### Stated goal
Will you repeat only the lines beginning at the one that mentions "The three.js and" and ending at the one that mentions "return abs(abs(y) - half).least(abs(y)).most(beyond)", both of them included, exactly?

(Records with modeling code)
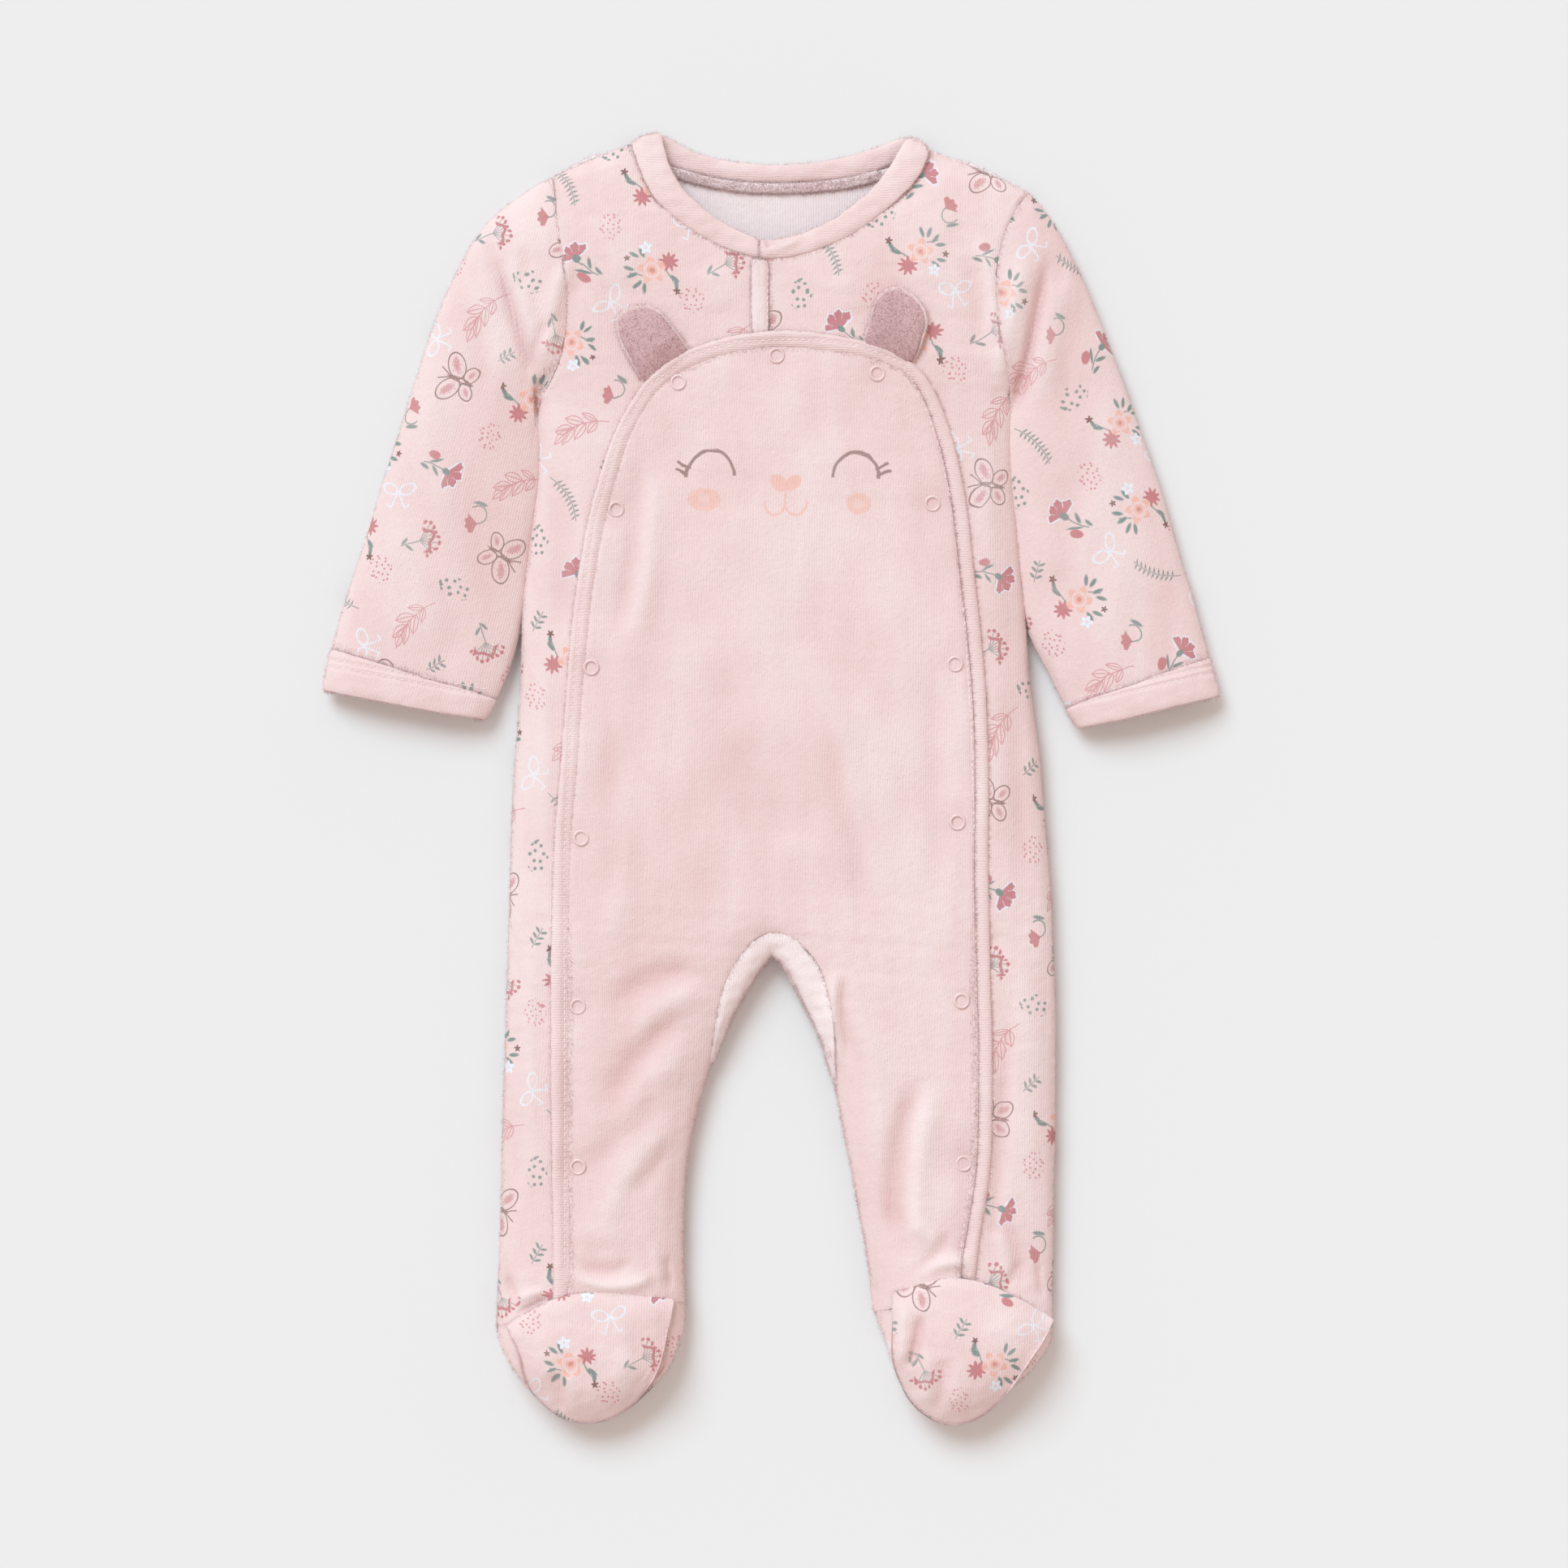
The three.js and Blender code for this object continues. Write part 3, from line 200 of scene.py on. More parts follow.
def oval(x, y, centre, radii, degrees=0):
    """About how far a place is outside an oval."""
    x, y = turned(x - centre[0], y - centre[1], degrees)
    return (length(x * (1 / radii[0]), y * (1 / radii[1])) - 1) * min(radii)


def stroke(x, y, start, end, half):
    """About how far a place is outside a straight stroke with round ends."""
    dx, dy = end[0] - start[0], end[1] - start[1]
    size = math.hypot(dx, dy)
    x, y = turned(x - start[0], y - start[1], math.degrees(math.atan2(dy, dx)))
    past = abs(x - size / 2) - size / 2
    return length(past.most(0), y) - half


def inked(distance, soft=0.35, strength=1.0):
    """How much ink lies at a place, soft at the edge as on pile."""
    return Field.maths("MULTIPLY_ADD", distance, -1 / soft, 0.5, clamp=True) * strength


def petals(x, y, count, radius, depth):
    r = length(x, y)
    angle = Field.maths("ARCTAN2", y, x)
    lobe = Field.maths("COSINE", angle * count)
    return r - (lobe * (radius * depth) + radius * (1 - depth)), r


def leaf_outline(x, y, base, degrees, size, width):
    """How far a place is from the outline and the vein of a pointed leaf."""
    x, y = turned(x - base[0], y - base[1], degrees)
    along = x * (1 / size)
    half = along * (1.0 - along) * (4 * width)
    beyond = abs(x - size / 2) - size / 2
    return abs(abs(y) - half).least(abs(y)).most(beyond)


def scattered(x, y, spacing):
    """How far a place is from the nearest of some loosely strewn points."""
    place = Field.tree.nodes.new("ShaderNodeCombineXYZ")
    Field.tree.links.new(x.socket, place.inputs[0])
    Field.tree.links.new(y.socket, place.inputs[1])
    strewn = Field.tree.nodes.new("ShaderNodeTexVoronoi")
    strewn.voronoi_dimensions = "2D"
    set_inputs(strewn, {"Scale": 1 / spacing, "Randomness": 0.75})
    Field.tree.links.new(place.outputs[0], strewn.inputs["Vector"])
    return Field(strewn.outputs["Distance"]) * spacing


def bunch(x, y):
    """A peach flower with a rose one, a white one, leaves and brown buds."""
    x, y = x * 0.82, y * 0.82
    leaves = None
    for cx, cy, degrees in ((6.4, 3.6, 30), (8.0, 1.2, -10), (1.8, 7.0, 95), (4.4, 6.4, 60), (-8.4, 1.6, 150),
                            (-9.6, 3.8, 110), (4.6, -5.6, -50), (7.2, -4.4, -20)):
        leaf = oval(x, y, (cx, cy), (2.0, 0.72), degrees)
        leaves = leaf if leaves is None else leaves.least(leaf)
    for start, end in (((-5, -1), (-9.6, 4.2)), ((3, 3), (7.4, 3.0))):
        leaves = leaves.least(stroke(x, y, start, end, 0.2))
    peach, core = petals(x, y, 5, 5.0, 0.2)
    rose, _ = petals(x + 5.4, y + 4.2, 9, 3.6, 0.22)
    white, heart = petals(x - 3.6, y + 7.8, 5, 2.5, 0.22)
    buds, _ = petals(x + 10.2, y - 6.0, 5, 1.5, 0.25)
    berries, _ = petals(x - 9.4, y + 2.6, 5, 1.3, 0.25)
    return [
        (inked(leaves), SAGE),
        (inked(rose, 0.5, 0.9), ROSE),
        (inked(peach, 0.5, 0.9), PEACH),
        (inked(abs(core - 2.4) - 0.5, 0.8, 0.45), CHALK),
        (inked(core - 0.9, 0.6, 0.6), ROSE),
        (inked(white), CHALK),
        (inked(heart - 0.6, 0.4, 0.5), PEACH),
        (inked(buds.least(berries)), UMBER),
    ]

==

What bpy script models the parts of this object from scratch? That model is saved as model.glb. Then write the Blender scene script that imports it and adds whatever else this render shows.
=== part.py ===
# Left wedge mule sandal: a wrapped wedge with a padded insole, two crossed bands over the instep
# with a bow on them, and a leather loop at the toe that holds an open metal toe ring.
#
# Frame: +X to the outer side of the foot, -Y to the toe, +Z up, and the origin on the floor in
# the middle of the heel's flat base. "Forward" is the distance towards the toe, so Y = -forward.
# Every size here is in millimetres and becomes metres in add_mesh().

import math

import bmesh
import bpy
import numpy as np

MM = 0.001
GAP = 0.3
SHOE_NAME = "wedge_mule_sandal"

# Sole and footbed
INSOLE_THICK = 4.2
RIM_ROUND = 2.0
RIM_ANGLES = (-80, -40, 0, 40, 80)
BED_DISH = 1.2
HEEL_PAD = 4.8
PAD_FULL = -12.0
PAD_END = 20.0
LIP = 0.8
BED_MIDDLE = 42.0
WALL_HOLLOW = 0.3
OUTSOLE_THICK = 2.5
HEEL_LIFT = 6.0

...

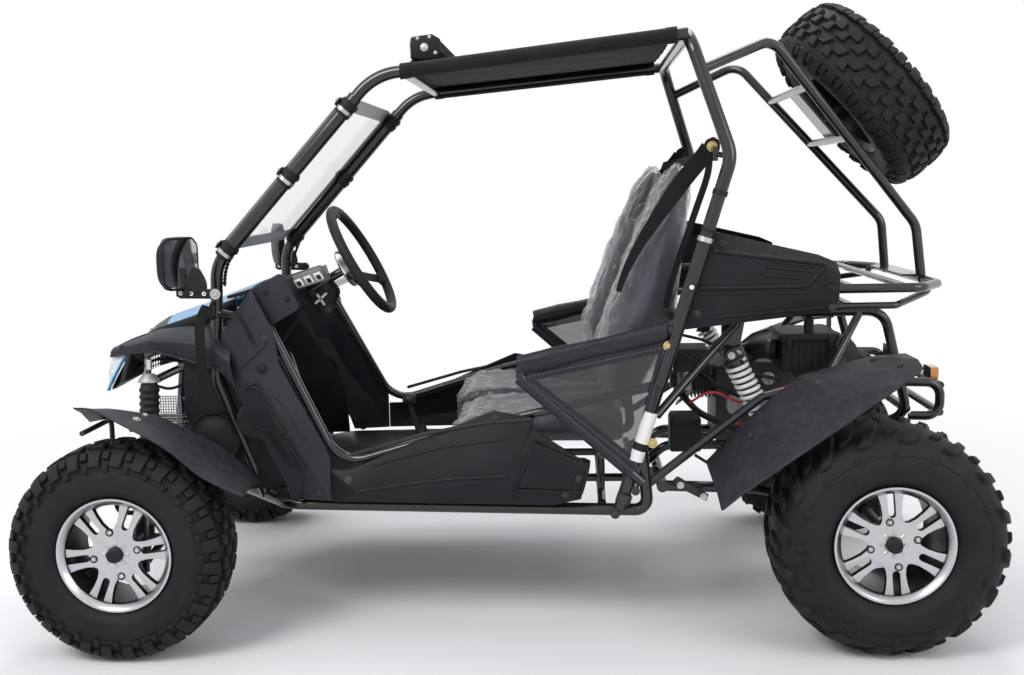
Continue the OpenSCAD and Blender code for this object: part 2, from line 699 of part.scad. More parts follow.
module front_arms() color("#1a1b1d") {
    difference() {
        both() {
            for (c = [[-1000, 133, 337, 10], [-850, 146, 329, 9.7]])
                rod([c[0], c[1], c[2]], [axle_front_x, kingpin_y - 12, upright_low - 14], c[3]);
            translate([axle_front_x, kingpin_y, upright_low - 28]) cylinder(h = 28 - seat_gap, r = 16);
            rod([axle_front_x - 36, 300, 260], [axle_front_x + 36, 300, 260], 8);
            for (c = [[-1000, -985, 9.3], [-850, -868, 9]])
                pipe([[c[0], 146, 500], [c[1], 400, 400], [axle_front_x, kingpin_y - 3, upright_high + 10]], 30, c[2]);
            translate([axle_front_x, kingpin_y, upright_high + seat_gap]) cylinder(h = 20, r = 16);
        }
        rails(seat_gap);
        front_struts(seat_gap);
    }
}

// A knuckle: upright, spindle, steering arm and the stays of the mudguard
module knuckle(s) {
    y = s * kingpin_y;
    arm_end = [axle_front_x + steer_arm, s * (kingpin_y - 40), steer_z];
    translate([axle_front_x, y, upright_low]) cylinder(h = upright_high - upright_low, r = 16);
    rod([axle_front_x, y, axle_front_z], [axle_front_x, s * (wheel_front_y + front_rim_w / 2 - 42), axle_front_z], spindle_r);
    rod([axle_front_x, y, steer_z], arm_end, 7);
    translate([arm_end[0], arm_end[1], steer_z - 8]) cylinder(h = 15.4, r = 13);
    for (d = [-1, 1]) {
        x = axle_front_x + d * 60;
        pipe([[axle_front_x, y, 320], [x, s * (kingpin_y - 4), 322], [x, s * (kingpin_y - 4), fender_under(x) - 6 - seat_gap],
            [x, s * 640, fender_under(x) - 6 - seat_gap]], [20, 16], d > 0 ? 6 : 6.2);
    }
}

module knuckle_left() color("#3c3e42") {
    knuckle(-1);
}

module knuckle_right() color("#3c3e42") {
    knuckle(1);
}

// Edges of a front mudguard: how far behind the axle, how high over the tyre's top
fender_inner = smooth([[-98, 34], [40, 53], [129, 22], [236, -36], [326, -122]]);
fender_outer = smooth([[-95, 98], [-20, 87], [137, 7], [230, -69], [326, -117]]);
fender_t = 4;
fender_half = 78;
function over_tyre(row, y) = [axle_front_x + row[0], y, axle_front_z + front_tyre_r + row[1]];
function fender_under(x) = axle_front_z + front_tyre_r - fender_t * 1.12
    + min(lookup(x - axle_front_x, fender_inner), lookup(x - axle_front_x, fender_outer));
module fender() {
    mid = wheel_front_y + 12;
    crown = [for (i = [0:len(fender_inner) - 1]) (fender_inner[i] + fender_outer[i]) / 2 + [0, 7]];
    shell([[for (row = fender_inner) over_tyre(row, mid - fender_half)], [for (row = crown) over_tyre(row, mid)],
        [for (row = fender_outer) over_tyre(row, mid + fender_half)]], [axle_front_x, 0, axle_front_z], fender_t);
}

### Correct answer
The three.js and Blender code for this object continues. Write part 3, from line 200 of scene.py on. More parts follow.
def oval(x, y, centre, radii, degrees=0):
    """About how far a place is outside an oval."""
    x, y = turned(x - centre[0], y - centre[1], degrees)
    return (length(x * (1 / radii[0]), y * (1 / radii[1])) - 1) * min(radii)


def stroke(x, y, start, end, half):
    """About how far a place is outside a straight stroke with round ends."""
    dx, dy = end[0] - start[0], end[1] - start[1]
    size = math.hypot(dx, dy)
    x, y = turned(x - start[0], y - start[1], math.degrees(math.atan2(dy, dx)))
    past = abs(x - size / 2) - size / 2
    return length(past.most(0), y) - half


def inked(distance, soft=0.35, strength=1.0):
    """How much ink lies at a place, soft at the edge as on pile."""
    return Field.maths("MULTIPLY_ADD", distance, -1 / soft, 0.5, clamp=True) * strength


def petals(x, y, count, radius, depth):
    r = length(x, y)
    angle = Field.maths("ARCTAN2", y, x)
    lobe = Field.maths("COSINE", angle * count)
    return r - (lobe * (radius * depth) + radius * (1 - depth)), r


def leaf_outline(x, y, base, degrees, size, width):
    """How far a place is from the outline and the vein of a pointed leaf."""
    x, y = turned(x - base[0], y - base[1], degrees)
    along = x * (1 / size)
    half = along * (1.0 - along) * (4 * width)
    beyond = abs(x - size / 2) - size / 2
    return abs(abs(y) - half).least(abs(y)).most(beyond)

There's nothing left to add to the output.